▸ Data excerpt
— start —
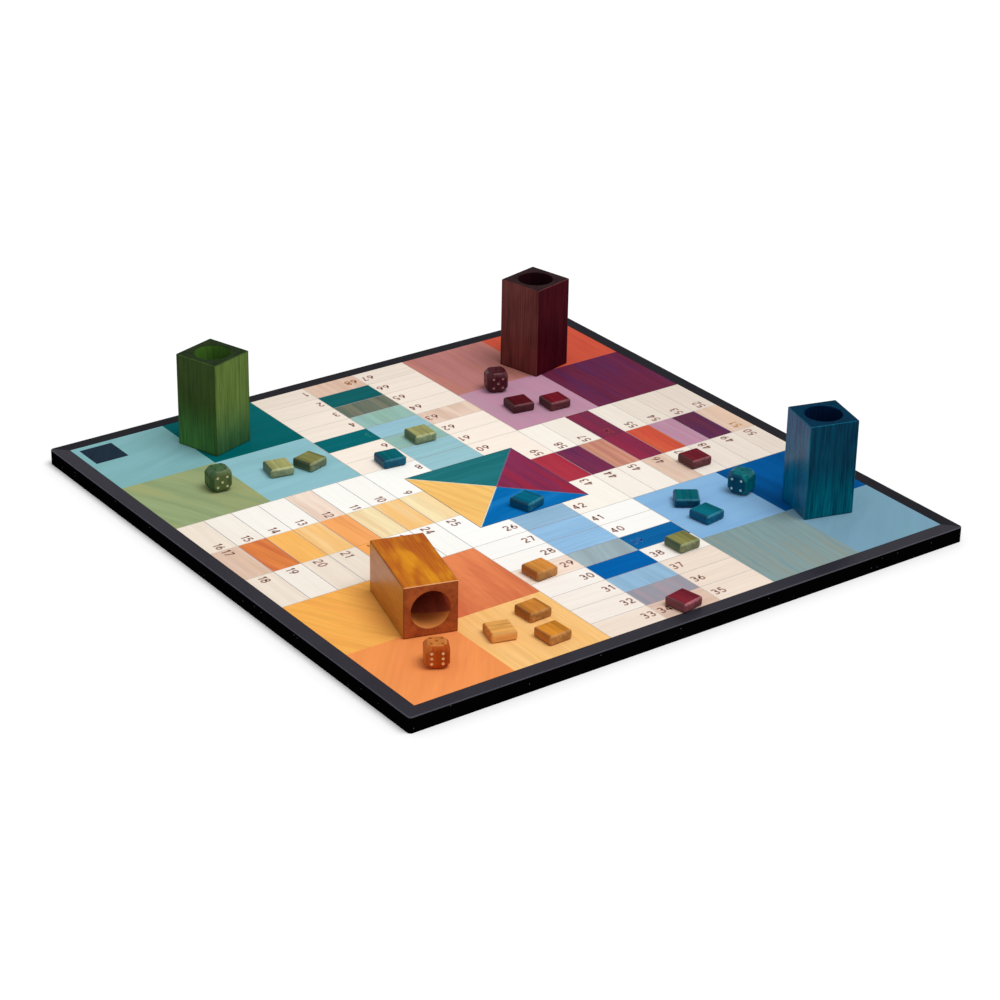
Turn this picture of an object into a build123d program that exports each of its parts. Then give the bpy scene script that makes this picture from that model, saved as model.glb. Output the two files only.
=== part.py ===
from build123d import *
import os
from math import sqrt

# A parchis board inlaid in dyed veneers and edged with a black wooden frame,
# set out for play with four dice cups, four dice and sixteen counters.
# Millimetres, +Z up. The origin is the middle of the underside. The blue arm
# of the cross runs along -Y, red along +X, green along +Y and yellow along -X,
# and each colour's home lies to the right of its arm as its player sees it.

# Playing field: eight rows to an arm, three columns across it
rows_per_arm = 8
row_pitch = 18.8
column_width = 39.4
inlay_gap = 0.3

# Panel, from the underside up
backing_thickness = 0.6
core_thickness = 8.8
veneer_thickness = 0.6
backing_gap = 0.2

# Frame and the tongue that the panel carries in its groove
frame_width = 9.3
frame_corner_radius = 2.2
frame_arris = 0.9
tongue_thickness = 3.0
tongue_length = 3.0
tongue_clearance = 0.1

# Bare dark plaque let into the outer corner of the green home
plaque_side = 22.2
plaque_inset = 4.4

# Dice cups: square blocks bored from one end
cup_side = 31.9
cup_height = 61.2
cup_bore = 23.0
cup_floor = 8.0
cup_arris = 0.5

# Dice; a pip is drilled round, and eight sides here keep a set of 84 light
die_side = 14.2
die_edge_radius = 2.1
die_corner_radius = 10.0
pip_diameter = 1.9
pip_sides = 8
pip_depth = 0.5
pip_offset = 3.1

# Counters
counter_side = 15.6
counter_thickness = 5.9
counter_arris = 0.9

# Sizes that follow from those above
home_side = (rows_per_arm - 1) * row_pitch
arm_half = 1.5 * column_width
field_half = arm_half + home_side
field_side = 2 * field_half
centre_half = field_half - rows_per_arm * row_pitch
board_side = field_side + 2 * frame_width
core_top = backing_thickness + core_thickness
board_top = core_top + veneer_thickness
core_middle = backing_thickness + core_thickness / 2

# The four colours in the order of a quarter turn to the left, blue first
colours = ["blue", "red", "green", "yellow"]

# Where the loose pieces lie: across and along the field, as shares of its
# half width so that each piece keeps its cell, and the turn in degrees
cup_places = {
    "blue": (0.766, -0.680, -15.4),
    "red": (0.690, 0.733, 13.3),
    "green": (-0.572, 0.795, 17.7),
    "yellow": (-0.690, -0.541, -16.0),
}
lying_cups = ["yellow"]

die_places = {
    "blue": (0.633, -0.464, -67.0),
    "red": (0.449, 0.626, -22.2),
    "green": (-0.742, 0.486, -8.5),
    "yellow": (-0.816, -0.842, -29.9),
}

# Pips on top, in front and on the right, and what two opposite faces add up to
opposite_pip_count = 7
pip_counts = {
    "blue": (1, 4, 2),
    "red": (1, 5, 4),
    "green": (4, 5, 1),
    "yellow": (5, 6, 3),
}

counter_places = {
    "blue": [(-0.183, 0.338, -6.5), (0.001, -0.164, 17.1), (0.433, -0.432, -34.6), (0.417, -0.552, 9.1)],
    "red": [(0.423, 0.456, -8.6), (0.537, 0.405, -3.5), (0.643, -0.217, 0.0), (-0.010, -0.962, 10.9)],
    "green": [(-0.521, 0.480, -10.5), (-0.411, 0.465, 17.5), (0.005, 0.438, -3.0), (0.229, -0.661, 2.6)],
    "yellow": [(-0.245, -0.563, 3.8), (-0.415, -0.760, 2.8), (-0.570, -0.809, -15.5), (-0.449, -0.903, 2.1)],
}


def save(shape, node):
    """Write one named piece, or one group of like pieces, to its own file."""
    shape.label = node
    export_step(shape, os.path.join("parts", node + ".step"))


def quarter_turn(shape, colour):
    """Turn a piece of the blue side to the same place on another colour's side."""
    return shape.rotate(Axis.Z, 90 * colours.index(colour))


def veneer(points):
    """A flat piece of veneer on the core, from the corners of its outline."""
    outline = make_face(Polyline(*points, close=True))
    return Pos(0, 0, core_top) * extrude(outline, veneer_thickness)


def tile(x0, y0, x1, y1):
    """An oblong piece of veneer, half a joint line inside the cell's bounds."""
    g = inlay_gap / 2
    return veneer([(x0 + g, y0 + g), (x1 - g, y0 + g), (x1 - g, y1 - g), (x0 + g, y1 - g)])


def row_bounds(row):
    """The near and far edges of a row of the blue arm; row 1 is at the frame."""
    y0 = -field_half + (row - 1) * row_pitch
    return y0, y0 + row_pitch


def corridor_cells():
    """The middle column of the blue arm, the way home to the centre."""
    x = column_width / 2
    cells = [tile(-x, row_bounds(r)[0], x, row_bounds(r)[1]) for r in range(1, rows_per_arm + 1)]
    return Compound(cells)


def corner_cell():
    """The bent piece at the cross's inner corner, which holds two cells."""
    g = inlay_gap / 2
    outer = -arm_half + g
    inner = -centre_half - g
    end = -column_width / 2 - g
    return veneer([(outer, outer), (end, outer), (end, inner), (inner, inner), (inner, end), (outer, end)])


def arm_cells():
    """Both side columns of the blue arm, with the bent piece on its left."""
    x0 = column_width / 2
    x1 = arm_half
    cells = []
    for row in range(1, rows_per_arm):
        y0, y1 = row_bounds(row)
        cells.append(tile(-x1, y0, -x0, y1))
        cells.append(tile(x0, y0, x1, y1))
    cells.append(corner_cell())
    return Compound(cells)


def centre_triangle():
    """The blue quarter of the centre square, with its point in the middle."""
    g = inlay_gap / 2
    base = -centre_half + g
    slant = g * sqrt(2)
    reach = centre_half - g - slant
    return veneer([(-reach, base), (reach, base), (0, -slant)])


def home_panel(number):
    """One quarter of the blue home, counted to the left from the outer corner.

    The four meet edge to edge, with a joint line only round the whole home."""
    side = (home_side - inlay_gap) / 2
    column = [1, 1, 0, 0][number - 1]
    row = [0, 1, 1, 0][number - 1]
    x0 = arm_half + inlay_gap / 2 + column * side
    y0 = -field_half + inlay_gap / 2 + row * side
    return veneer([(x0, y0), (x0 + side, y0), (x0 + side, y0 + side), (x0, y0 + side)])


def plaque(side):
    """A square at the outer corner of the green home, as thick as the veneer."""
    middle = field_half - plaque_inset - plaque_side / 2
    square = Rectangle(side, side)
    return Pos(-middle, middle, core_top) * extrude(square, veneer_thickness)


def core_panel():
    """The board's core, with a tongue along all four edges."""
    slab = Box(field_side, field_side, core_thickness)
    reach = field_side + 2 * tongue_length
    tongue = Box(reach, reach, tongue_thickness)
    return Pos(0, 0, core_middle) * (slab + tongue)


def backing_veneer():
    """The sheet under the core that keeps it flat."""
    side = field_side - 2 * backing_gap
    return Pos(0, 0, backing_thickness / 2) * Box(side, side, backing_thickness)


def frame_ring():
    """The whole frame before it is parted: rounded outside, grooved inside."""
    outline = RectangleRounded(board_side, board_side, frame_corner_radius)
    ring = extrude(outline, board_top)
    top_edges = ring.edges().group_by(Axis.Z)[-1]
    ring = fillet(top_edges, frame_arris)
    opening = Box(field_side, field_side, 2 * board_top)
    groove_side = field_side + 2 * (tongue_length + tongue_clearance)
    groove_height = tongue_thickness + 2 * tongue_clearance
    groove = Pos(0, 0, core_middle) * Box(groove_side, groove_side, groove_height)
    return ring - Pos(0, 0, board_top / 2) * opening - groove


def frame_rail(ring, colour):
    """The rail on one colour's side, cut from the frame along its mitres."""
    wedge = make_face(Polyline((0, 0), (-board_side, -board_side), (board_side, -board_side), close=True))
    return ring & quarter_turn(extrude(wedge, board_top), colour)


def dice_cup():
    """A cup standing on its floor, with its blind bore open upwards."""
    block = Pos(0, 0, cup_height / 2) * Box(cup_side, cup_side, cup_height)
    block = chamfer(block.edges(), cup_arris)
    bore_depth = cup_height - cup_floor
    bore = Pos(0, 0, cup_floor + bore_depth / 2) * Cylinder(cup_bore / 2, bore_depth)
    return block - bore


def laid_down(cup):
    """Tip a standing cup onto its side, with its mouth towards -Y."""
    return Pos(0, cup_height / 2, cup_side / 2) * Rot(90, 0, 0) * cup


def pip_spots(count):
    """Where a face's pips sit, in steps of the pip offset from its middle."""
    corners = [(-1, -1), (1, 1), (-1, 1), (1, -1)]
    spots = corners[: min(4, count - count % 2)]
    if count % 2:
        spots.append((0, 0))
    if count == 6:
        spots += [(-1, 0), (1, 0)]
    return spots


def die(top, front, right):
    """A die with its middle at the origin and its pips sunk into its faces."""
    cube = fillet(Box(die_side, die_side, die_side).edges(), die_edge_radius)
    body = cube & Sphere(die_corner_radius)
    pip = extrude(RegularPolygon(pip_diameter / 2, pip_sides), -pip_depth)
    turned_faces = [
        (top, Rot(0, 0, 0)),
        (opposite_pip_count - top, Rot(180, 0, 0)),
        (front, Rot(90, 0, 0)),
        (opposite_pip_count - front, Rot(-90, 0, 0)),
        (right, Rot(0, 90, 0)),
        (opposite_pip_count - right, Rot(0, -90, 0)),
    ]
    for count, turn in turned_faces:
        for u, v in pip_spots(count):
            body -= turn * Pos(u * pip_offset, v * pip_offset, die_side / 2) * pip
    return body


def counter():
    """A square counter with its arrises taken off, standing on its underside."""
    block = Box(counter_side, counter_side, counter_thickness)
    return Pos(0, 0, counter_thickness / 2) * chamfer(block.edges(), counter_arris)


def on_board(shape, place):
    """Set a loose piece down on the field at its place and turn."""
    across, along, turn = place
    return Pos(across * field_half, along * field_half, board_top) * Rot(0, 0, turn) * shape


def build_board():
    """The frame, the panel and its inlays."""
    ring = frame_ring()
    for side, colour in zip(["front", "right", "back", "left"], colours):
        save(frame_rail(ring, colour), "frame_rail_" + side)
    save(core_panel(), "core_panel")
    save(backing_veneer(), "backing_veneer")
    save(plaque(plaque_side), "corner_plaque")
    for colour in colours:
        save(quarter_turn(corridor_cells(), colour), colour + "_corridor_cells")
        save(quarter_turn(arm_cells(), colour), colour + "_arm_cells")
        save(quarter_turn(centre_triangle(), colour), colour + "_centre_triangle")
        for number in range(1, 5):
            panel = quarter_turn(home_panel(number), colour)
            if colour == "green" and number == 1:
                panel -= plaque(plaque_side + inlay_gap)
            save(panel, colour + "_home_panel_" + str(number))


def build_loose_pieces():
    """The cups, dice and counters, each where it lies on the field."""
    for colour in colours:
        cup = laid_down(dice_cup()) if colour in lying_cups else dice_cup()
        save(on_board(cup, cup_places[colour]), colour + "_cup")
        cube = Pos(0, 0, die_side / 2) * die(*pip_counts[colour])
        save(on_board(cube, die_places[colour]), colour + "_die")
        for number, place in enumerate(counter_places[colour], 1):
            save(on_board(counter(), place), colour + "_counter_" + str(number))


os.makedirs("parts", exist_ok=True)
build_board()
build_loose_pieces()
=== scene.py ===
from math import cos, hypot, pi, radians, sin, sqrt

import bpy
from bpy.props import FloatProperty, FloatVectorProperty, IntProperty, PointerProperty
from bpy.types import Operator, Panel, PropertyGroup
from mathutils import Euler, Matrix, Vector


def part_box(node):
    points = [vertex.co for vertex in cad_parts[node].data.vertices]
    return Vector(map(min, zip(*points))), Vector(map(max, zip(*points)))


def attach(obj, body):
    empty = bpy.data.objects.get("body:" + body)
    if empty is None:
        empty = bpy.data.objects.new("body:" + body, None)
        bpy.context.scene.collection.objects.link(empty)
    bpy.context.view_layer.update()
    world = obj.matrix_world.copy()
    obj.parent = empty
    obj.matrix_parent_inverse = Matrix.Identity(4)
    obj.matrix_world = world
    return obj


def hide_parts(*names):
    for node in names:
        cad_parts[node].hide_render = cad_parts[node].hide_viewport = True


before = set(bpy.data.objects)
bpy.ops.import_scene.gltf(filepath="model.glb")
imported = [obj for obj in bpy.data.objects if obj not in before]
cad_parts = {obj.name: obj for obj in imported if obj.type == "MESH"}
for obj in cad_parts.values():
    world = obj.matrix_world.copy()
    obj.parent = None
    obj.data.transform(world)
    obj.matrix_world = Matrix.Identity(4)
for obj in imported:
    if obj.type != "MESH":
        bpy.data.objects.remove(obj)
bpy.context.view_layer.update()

bl_info = {
    "name": "Parchis Board",
    "version": (1, 0, 0),
    "blender": (4, 5, 0),
    "location": "View3D > Sidebar > Parchis",
    "description": "Inlays and finishes a parchis board with its cups, dice and counters",
    "category": "Object",
}

# Places on the board, in metres, read from the frame. An arm's places are
# those of the blue arm, which runs along -Y; the others are quarter turns.
colours = ["blue", "red", "green", "yellow"]
rows_per_arm = 8
safe_row = 5  # counted from the frame, the row of the safe cell and the start cell
joint = -2 * (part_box("blue_centre_triangle")[1].y / sqrt(2))
board_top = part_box("blue_arm_cells")[1].z
field_half = -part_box("frame_rail_front")[1].y
arm_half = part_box("blue_arm_cells")[1].x + joint / 2
corridor_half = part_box("blue_corridor_cells")[1].x + joint / 2
centre_half = -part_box("blue_centre_triangle")[0].y + joint / 2
row_pitch = (field_half - centre_half) / rows_per_arm


def screen(red, green, blue):
    """A colour as seen on a screen, 0 to 255, in the linear light of a shader."""
    channels = []
    for level in (red / 255, green / 255, blue / 255):
        channels.append(level / 12.92 if level <= 0.04045 else ((level + 0.055) / 1.055) ** 2.4)
    return tuple(channels)


def seen(table):
    """A table of screen colours, each turned into linear light."""
    if isinstance(table, dict):
        return {name: seen(entry) for name, entry in table.items()}
    if isinstance(table[0], tuple):
        return [seen(entry) for entry in table]
    return screen(*table)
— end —
▸ Exercise task
Take the lines above from the first through the one containing "inlay_gap = 0.3" and reproduce them exactly; include nothing else.

▸ Response for this exercise
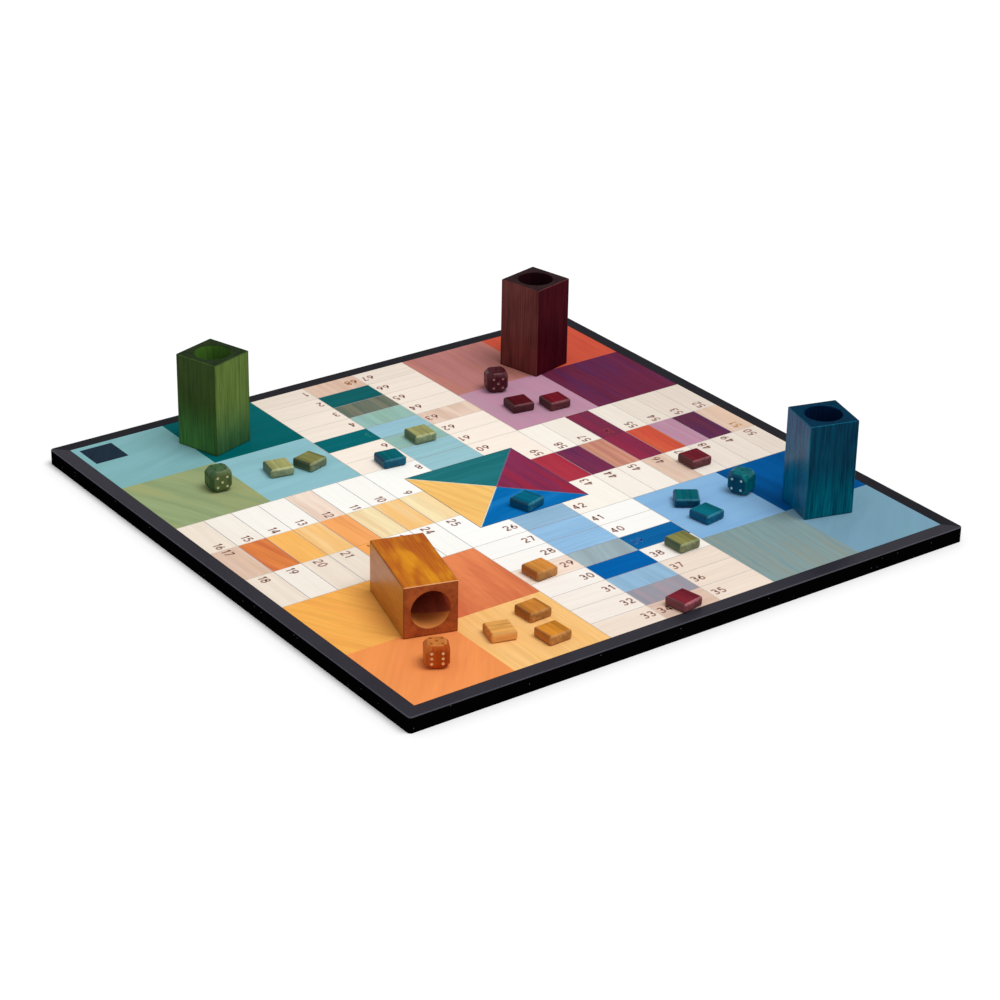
Turn this picture of an object into a build123d program that exports each of its parts. Then give the bpy scene script that makes this picture from that model, saved as model.glb. Output the two files only.
=== part.py ===
from build123d import *
import os
from math import sqrt

# A parchis board inlaid in dyed veneers and edged with a black wooden frame,
# set out for play with four dice cups, four dice and sixteen counters.
# Millimetres, +Z up. The origin is the middle of the underside. The blue arm
# of the cross runs along -Y, red along +X, green along +Y and yellow along -X,
# and each colour's home lies to the right of its arm as its player sees it.

# Playing field: eight rows to an arm, three columns across it
rows_per_arm = 8
row_pitch = 18.8
column_width = 39.4
inlay_gap = 0.3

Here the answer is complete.